The city of Pasadena, California is among the first to use Lagan’s new cloud-based software- as- a-service offering. The OnDemand service allows governments to introduce a service in as little as three weeks, with zero capital investment. All that is needed is an Internet browser. The web-based software is available through a subscription licensing model and hosted on Lagan’s servers, eliminating the need for cities to purchase additional hardware and install any additional software on site. The offer is being priced to entice new customers, such as smaller cities and help “grow the relationship with existing customers as well,” says CEO Speed.
Lagan is among a number of companies on the U.K. & Irish tech tour that have rapidly established themselves as world leaders in their fields, says veteran investment banker Victor Basta, president of the tech tour and an advisor at London-based Magister Artis, which provides merchant banking services for later stage companies and investors in growth industries. That is just one of the key elements that will set this tech tour apart from others, says Basta.

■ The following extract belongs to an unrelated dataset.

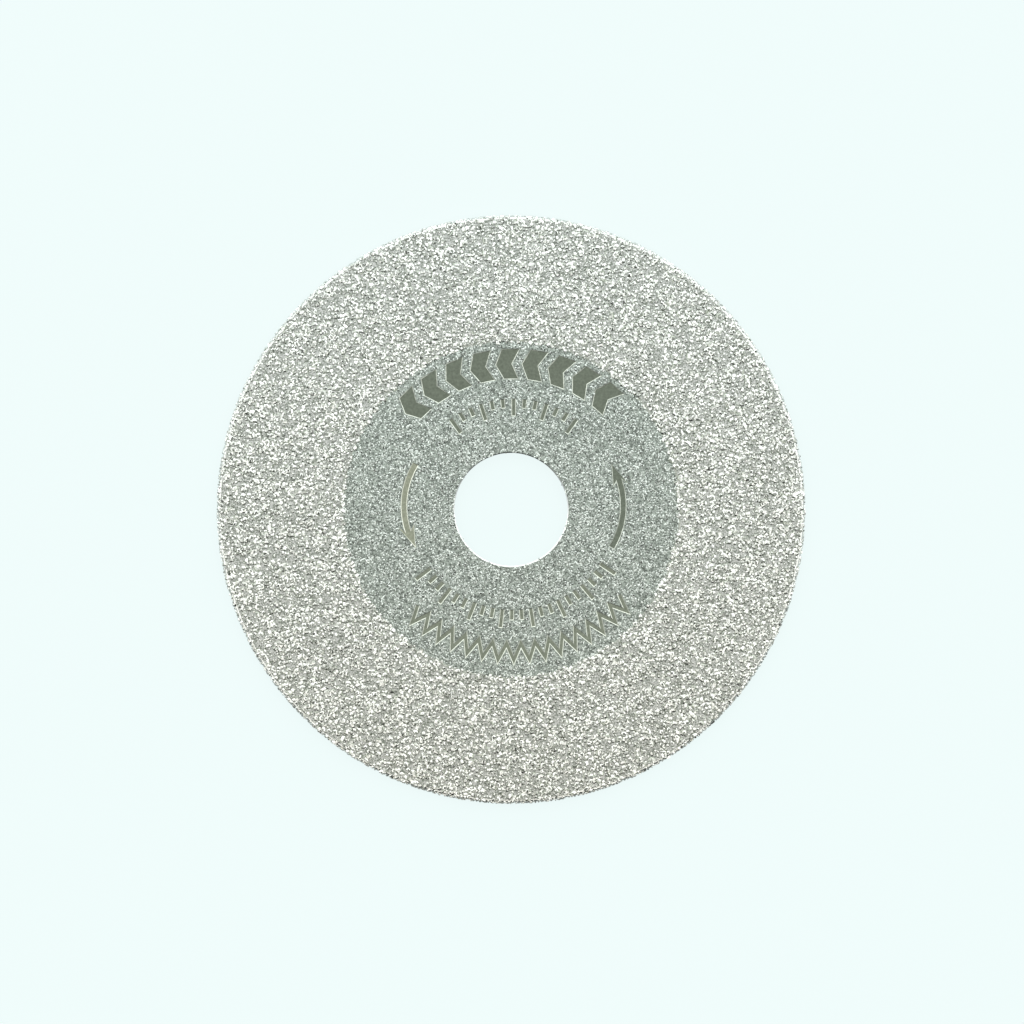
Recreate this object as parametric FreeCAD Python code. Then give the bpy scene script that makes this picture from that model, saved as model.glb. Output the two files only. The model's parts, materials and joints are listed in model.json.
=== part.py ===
import FreeCAD, Part

import os

# A thin, flat cutting disc.  A steel blank with a centre bore is plated all over, and its outer
# band and its rim carry abrasive grit that is bonded on in a thicker coat.  It is one piece, the
# same on both faces.  It lies flat: the lower face of the band is on Z = 0, and the bore's axis
# is the Z axis.  Lengths are in millimetres.

# Steel blank, before it is plated.
blank_diameter = 49.6
blank_thickness = 0.5

# Plating on every face of the blank, and how far the gritty band stands above it.  The coat
# thins out over a short slope at the band's inner edge.
plating_thickness = 0.1
grit_height = 0.1
grit_slope_width = 0.15

# Plain field in the middle of each face, where the clamping flanges bear.
seat_diameter = 28.5

# Finished bore, and the 45 degree edge break at each end of it.
bore_diameter = 9.6
bore_edge_break = 0.08

# Straight wall in the middle of the rim.  The coat rounds the rim off on each side of it.
rim_land = 0.4

# Sizes that follow from the ones above.
band_coat = plating_thickness + grit_height
overall_thickness = blank_thickness + 2 * band_coat
middle_height = overall_thickness / 2
seat_height = overall_thickness - grit_height
outer_radius = blank_diameter / 2 + band_coat
seat_radius = seat_diameter / 2
bore_radius = bore_diameter / 2
rim_radius = (overall_thickness - rim_land) / 2

upward = FreeCAD.Vector(0, 0, 1)
full_turn = 360


def point(radius, height):
    """A point of the half section, at a radius from the bore's axis."""
    return FreeCAD.Vector(radius, 0, height)


def straight(start, end):
    """A straight edge of the section."""
    return Part.LineSegment(start, end).toShape()


def rounded(start, corner, end):
    """A quarter circle from start to end, in place of the square corner where they meet."""
    centre = start + end - corner
    reach = corner - centre
    reach.normalize()
    halfway = centre + reach * (start - centre).Length
    return Part.Arc(start, halfway, end).toShape()


def upper_section():
    """The section of the disc above its middle plane, from the bore out to the rim."""
    bore_middle = point(bore_radius, middle_height)
    bore_top = point(bore_radius, seat_height - bore_edge_break)
    seat_inside = point(bore_radius + bore_edge_break, seat_height)
    seat_outside = point(seat_radius, seat_height)
    band_inside = point(seat_radius + grit_slope_width, overall_thickness)
    band_outside = point(outer_radius - rim_radius, overall_thickness)
    rim_corner = point(outer_radius, overall_thickness)
    rim_top = point(outer_radius, overall_thickness - rim_radius)
    rim_middle = point(outer_radius, middle_height)
    edges = [
        straight(bore_middle, bore_top),
        straight(bore_top, seat_inside),
        straight(seat_inside, seat_outside),
        straight(seat_outside, band_inside),
        straight(band_inside, band_outside),
        rounded(band_outside, rim_corner, rim_top),
        straight(rim_top, rim_middle),
        straight(rim_middle, bore_middle),
    ]
    return Part.Face(Part.Wire(edges))


def cutting_disc():
    """The upper half, turned about the bore's axis, joined to its mirror image below."""
    upper_half = upper_section().revolve(point(0, 0), upward, full_turn)
    lower_half = upper_half.mirror(point(0, middle_height), upward)
    return upper_half.fuse(lower_half).removeSplitter()


os.makedirs("parts", exist_ok=True)
disc = cutting_disc()
disc.exportStep("parts/disc.step")
print("disc: %d solid, valid %s, %.3f mm3" % (len(disc.Solids), disc.isValid(), disc.Volume))
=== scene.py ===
# The looks of a plated cutting disc: the plating between the grains, the bonded grit on the band
# and the rim, the fine texture of the seat, the recessed marks, and the stage it lies on.

import json
import math
import random

import bmesh
import bpy
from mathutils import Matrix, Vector
from mathutils.geometry import delaunay_2d_cdt

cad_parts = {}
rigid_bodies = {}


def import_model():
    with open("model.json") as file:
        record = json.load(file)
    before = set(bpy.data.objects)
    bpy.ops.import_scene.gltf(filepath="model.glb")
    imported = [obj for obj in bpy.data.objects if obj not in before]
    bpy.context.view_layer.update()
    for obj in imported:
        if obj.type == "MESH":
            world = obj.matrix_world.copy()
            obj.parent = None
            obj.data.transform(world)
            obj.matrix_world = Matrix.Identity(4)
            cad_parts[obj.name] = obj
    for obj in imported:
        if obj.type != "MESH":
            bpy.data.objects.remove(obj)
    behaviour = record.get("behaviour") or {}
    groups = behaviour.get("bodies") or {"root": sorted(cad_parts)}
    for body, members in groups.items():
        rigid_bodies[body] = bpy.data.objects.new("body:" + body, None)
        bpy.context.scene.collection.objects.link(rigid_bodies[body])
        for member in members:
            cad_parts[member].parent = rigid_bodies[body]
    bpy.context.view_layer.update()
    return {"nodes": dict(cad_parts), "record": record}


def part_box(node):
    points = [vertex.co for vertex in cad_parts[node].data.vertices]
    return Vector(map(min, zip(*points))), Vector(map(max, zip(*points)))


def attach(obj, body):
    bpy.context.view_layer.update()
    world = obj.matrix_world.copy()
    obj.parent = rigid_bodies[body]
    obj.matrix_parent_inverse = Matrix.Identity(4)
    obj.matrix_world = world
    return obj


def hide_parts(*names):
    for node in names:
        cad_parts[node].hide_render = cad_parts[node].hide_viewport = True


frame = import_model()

bl_info = {
    "name": "Cutting Disc",
    "version": (1, 0, 0),
    "blender": (4, 5, 0),
    "location": "View3D > Sidebar > Cutting Disc",
    "description": "Dresses a plated cutting disc with grit, a textured seat and recessed marks",
    "category": "Add Mesh",
}

MM = 0.001
NODE = "disc"
BODY = "root"

# Sizes of the solid, read from the frame.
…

The UK & Irish tech tour is the European Tech Tour’s 42nd tour for venture capitalists. The not-for-profit independent organization has been discovering and promoting both early and later stage tech stars for over 10 years. It held tours of England in 2004 and 2007, Scotland in 2001 and 2006 and Ireland in 1999 and 2004.
This tour also has a larger number of later stage growth companies and an unusually large number of companies based in Ireland, says Basta.While Lagan is in Ulster, a county in the north of the Irish isle considered part of the U.K., some 10 other start-ups out of the 30 which made the European Tech Tour selection committee’s final cut are from The Republic of Ireland, a disproportionately high number considering there are only around 4.5 million people living in Ireland, compared to about 65 million in the U.K., says Basta. “What this shows is that multiple years of government focus on technology in Ireland, tie-ins with universities, an entrepreneurial spirit and a local ecosystem of advisers and investors has created an ecosystem to rival Cambridge,” says Basta.

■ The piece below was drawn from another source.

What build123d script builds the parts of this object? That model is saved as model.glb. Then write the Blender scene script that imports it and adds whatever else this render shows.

While many areas in Europe have tried, and failed, to recreate Silicon Valley, Cambridge, England, also known as Silicon Fen, is often cited as the area that has come closest. Cambridge is home to a large cluster of high tech businesses, many of which are connected to the University of Cambridge, and is considered an important European technology center. “But Ireland’s focus seems more on building companies than technological innovation and that cultural difference seems to be paying off,” says Basta. The Irish government has also done proportionally more to support entrepreneurs than England has, and its clear from the quantity and quality of the Irish candidates on this tech tour that their efforts are paying off handsomely, he says.
Des Doyle, manager of growth capital for the government-run agency Enterprise Ireland, said he is aware of the high percentage of Irish companies on the tech tour. Enterprise Ireland notified local companies about the competition and urged them to apply, he says. That said, the agency says it is proud that such a high number of Irish companies made the finalist list. The Irish government has made a “huge commitment to supporting the entrepreneur,” he says.
In addition to a number of tax incentives for people who create their own companies or invest in entrepreneurial ventures aiming at a global market that are significantly better than those offered in neighboring countries, the Irish government directly invests in start-ups. Enterprise Ireland invests an average of €300,000 in each of between 70 and 75 companies per year, says Doyle. It invests in start-ups indirectly by funding the operational costs of regionally based angel networks and by investing in seed and venture capital funds. For example, the eighth new fund supported through Enterprise Ireland’s Seed and Venture Capital Program is comprised of an investment by Bank of Ireland of €17 million, €8 million from Enterprise Ireland, and €1 million from the University of Limerick Foundation. Managed on behalf of Bank of Ireland and venture capital firm Kernel Capital Bank, the €26m fund, launched in November 2009, invests in start-up and early stage companies in the technology, food and financial services sectors.
When you add up all of the efforts “you don’t find that kind of government sponsorship in Cambridge or elsewhere in Europe,” says Basta, the president of the tech tour. “It is worth looking at this in more detail because Ireland is producing a disproportionate amount of world-class start-ups.”